DIRECTIVE »
Output a verbatim copy of the data, cut off after the line that contains "from math import".

SOURCE MATERIAL »
-*-
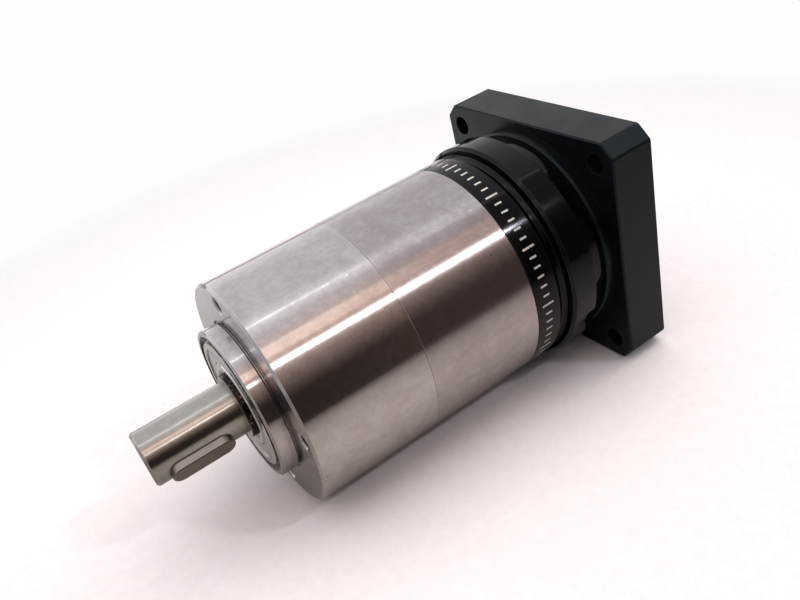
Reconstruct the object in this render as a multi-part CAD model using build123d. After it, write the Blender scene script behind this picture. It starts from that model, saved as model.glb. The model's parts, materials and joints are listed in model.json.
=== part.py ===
from build123d import *
import os
from math import acos, cos, degrees, pi, radians, sin, tan

# Two-stage planetary gearbox, 60 mm round body, 16:1.
# Origin: centre of the output mounting face.  The gear axis is Y: the output shaft points to -Y,
# the motor flange is at +Y.  +Z is square to the top side of the motor flange.  Millimetres.

os.makedirs("parts", exist_ok=True)

# ---- driving dimensions ------------------------------------------------------------------------

# Lengths along the gear axis
SHAFT_END = -30.0          # tip of the output shaft
COLLAR_FRONT = -4.8        # front of the centring collar
SEAM_FRONT = 32.7          # output housing meets ring gear housing
SEAM_REAR = 64.8           # ring gear housing meets adapter
ADAPTER_REAR = 89.0        # adapter meets motor flange
PLATE_FRONT = 92.0         # square plate of the motor flange
PLATE_REAR = 105.3         # motor face
SPIGOT = 2.0               # depth of the registers at both seams
END_GAP = 0.1              # axial play between neighbouring parts
BREAK = 0.3                # usual broken edge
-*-
RESPONSE TO THIS TASK »
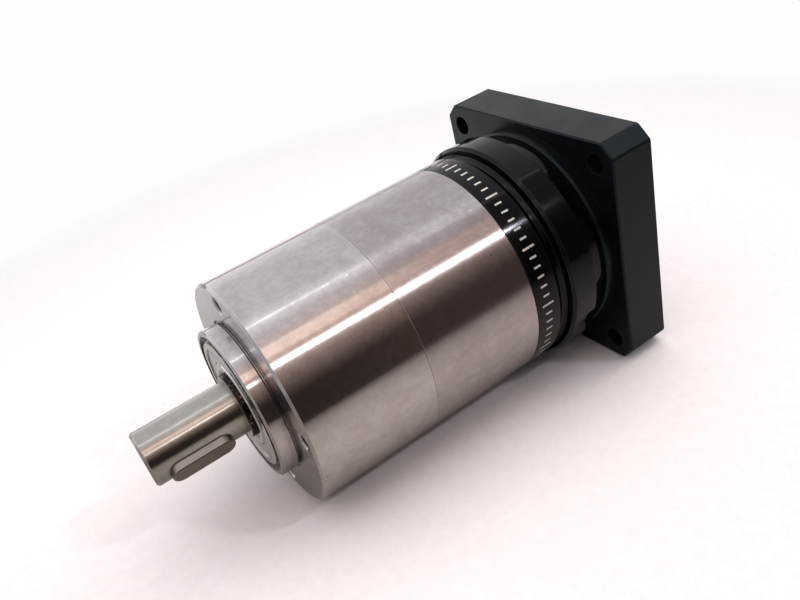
Reconstruct the object in this render as a multi-part CAD model using build123d. After it, write the Blender scene script behind this picture. It starts from that model, saved as model.glb. The model's parts, materials and joints are listed in model.json.
=== part.py ===
from build123d import *
import os
from math import acos, cos, degrees, pi, radians, sin, tan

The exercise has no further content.